In the movie Shrek there is a scene where princess Fiona is singing in the forest with a bluebird who tries to match her increasingly high notes until it finally explodes. I often think of that scene when I hear Hallelujah by Handel. You know the part where the boys sing “King of Kings… and Lord of Lords,” then they sing it again even higher and a third time going higher still and holding it. Amazing. This CD opens with that song and the boys really do reach the heights.

You should hear Hans Buchhierl on the second song, Ombra Mai Fu, also by Handel. It is such a moving melody and his voice is like crystal, clear and lovely even when he reaches down for some lower notes. Hans has some delightfully surprising nuance and skill in his singing.

Besides Ave Maria (Bach), Panis Angelicus and Ave Verum Corpus, I was familiar with most of the songs here even though I didn’t recognize their German names.

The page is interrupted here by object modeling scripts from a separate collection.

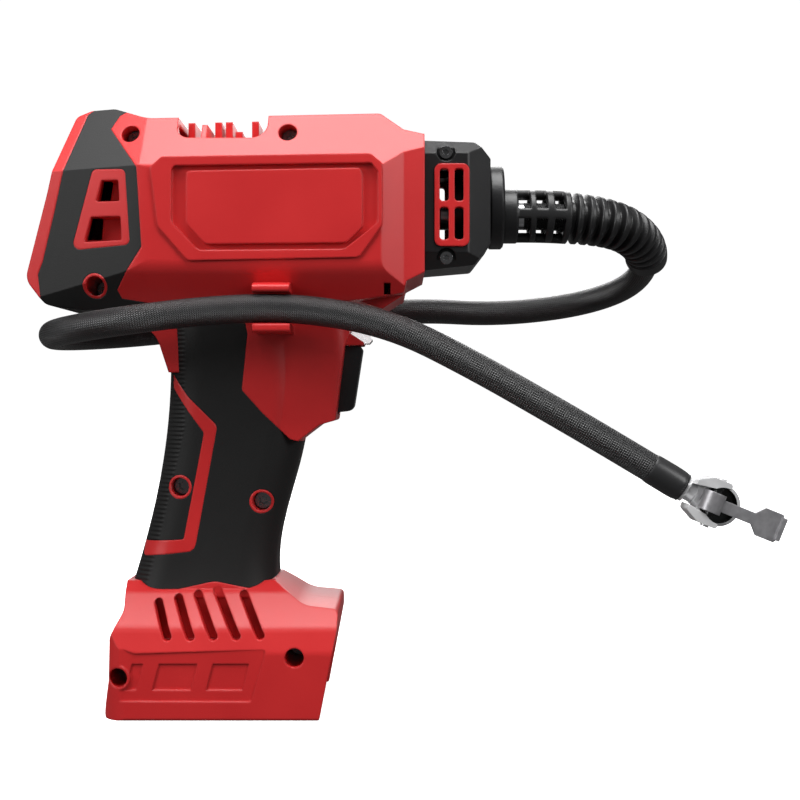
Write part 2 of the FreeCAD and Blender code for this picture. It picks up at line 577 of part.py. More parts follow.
keep("head_screws", Part.makeCompound([
    Part.makeCylinder(2.4, 2, V(a, b, 211)).fuse(Part.makeCylinder(1.5, 5.6, V(a, b, 205.4)))
    for a, b in HEAD_BOLTS]), 4)
keep("outlet_valve", ring(on_pump(205), Z, 1.0, 3.0, 1.0))
wrist_z = CRANK_Z - CRANK_THROW + ROD_LENGTH
pin_z = CRANK_Z - CRANK_THROW
piston = turned([(-3.5, 9.92), (1.2, 9.92), (1.2, 8.6), (3.2, 8.6), (3.2, 9.92), (5.0, 9.92)], on_pump(wrist_z), Z)
piston = piston.cut(box((PUMP_X - 3.4, -5, 170), (PUMP_X + 3.4, 5, wrist_z + 3.4)))
wrist = Part.makeCylinder(WRIST_R, 15, V(PUMP_X - 7.5, 0, wrist_z), X)
keep("piston", piston.cut(wrist))
keep("piston_seal", ring(on_pump(wrist_z + 1.2), Z, 2.0, 9.95, 8.6))
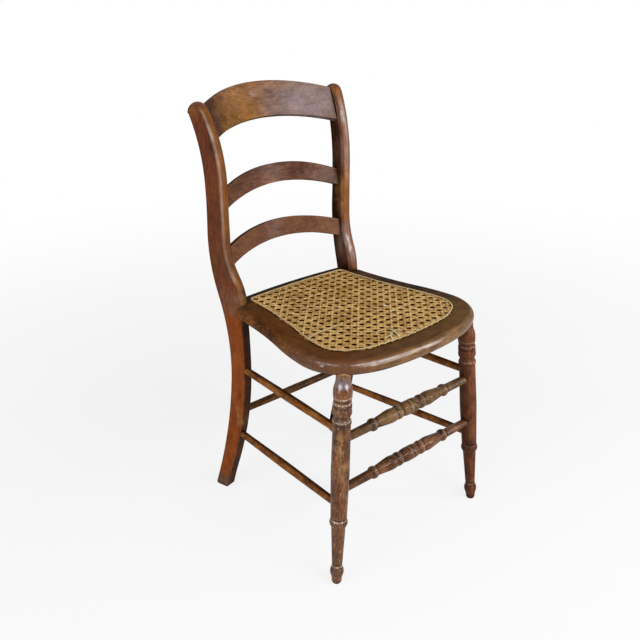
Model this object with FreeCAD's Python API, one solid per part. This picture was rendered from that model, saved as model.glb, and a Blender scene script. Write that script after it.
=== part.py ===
# Ladderback side chair with a hand caned seat, in millimetres.
# X runs across the chair, Y runs from front to back and Z is up.
# The chair is laid out from a datum on the floor, midway between the front feet.
# It is moved at the end so that the middle of its footprint is the origin.
import FreeCAD
import Part
import math
import os

V = FreeCAD.Vector

# Seat frame
seat_height = 445.0
rail_thickness = 29.0
rail_nose_radius = 14.0
rail_width = 43.0
ledge_width = 12.0
seat_outline = [
    (0.0, -30.5),
    (90.0, -23.8),
    (157.4, 0.0),
    (205.5, 92.0),
    (192.0, 170.0),
    (168.9, 300.0),
]
front_joint_y = 78.0
back_rail_width = 20.0
back_rail_bow = 12.0

# Cane panel
cane_rear = 341.0
cane_rear_bow = 5.0
cane_corner_radius = 8.0
cane_pitch = 17.45
cane_first_row = 33.0
cane_gap = 9.8
cane_gap_side = 5.2
cane_thickness = 2.0
cane_margin = 4.0
binder_width = 4.4
binder_thickness = 1.4
caning_hole_radius = 2.4
caning_hole_spacing = 11.0

# Lining tacked under the seat frame, which the gaps of the cane show dark
lining_thickness = 0.8
lining_lap = 8.0

# Back posts: each is a plank, turned outwards, with a crowned face above the seat.
# Its edges are runs of tangent arcs through points, each its distance back and its height.
post_thickness = 21.8
post_inner_x = 140.8
post_datum_y = 340.0
post_toe = 13.15
post_crown = 4.0
post_crown_start = 5
post_head_turn = 115.0
post_chamfer = 1.5
post_front_heading = 180.0
post_front = [
    (390.06, 0.0),
    (381.0, 0.0157 * seat_height),
    (364.5, 0.1393 * seat_height),
    (336.2, 0.3685 * seat_height),
    (319.8, 0.7146 * seat_height),
    (325.0, seat_height),
    (342.6, seat_height + 54.2),
    (361.8, seat_height + 120.2),
    (362.7, seat_height + 225.9),
    (397.3, seat_height + 362.7),
    (405.5, seat_height + 372.8),
    (432.3, seat_height + 360.0),
]
post_rear_heading = 0.0
post_rear = [
    (409.6, 0.0),
    (414.3, 0.0146 * seat_height),
    (379.1, 0.3018 * seat_height),
    (358.2, 0.6175 * seat_height),
    (382.1, seat_height + 14.0),
    (401.1, seat_height + 147.2),
    (401.1, seat_height + 237.3),
    (432.3, seat_height + 360.0),
]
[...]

Tölzer Knabenchor is one of the great choirs of the world with an almost unbelievable number of recordings.
I’ll be listening to this CD a lot.

Once again I lifted a bit of information about the choir from BCSD: “In 1956... Gerhard Schmidt-Gaden founded the Tölzer Knabenchor in Bad Tölz. The wide musical range of the choir encloses vocal music of the Middle Ages up to modernity. Since 1970, there is a section in Munich with its own studio in Munich-Solln. At the moment, nearly 80% of the choir members come from Munich, although Bad Tölz remains an important center. The universal training of the choir members is based on the discipline accepted voluntarily by each boy. Creativity, spontaneity and the joy of singing are as important as a highly developed technique."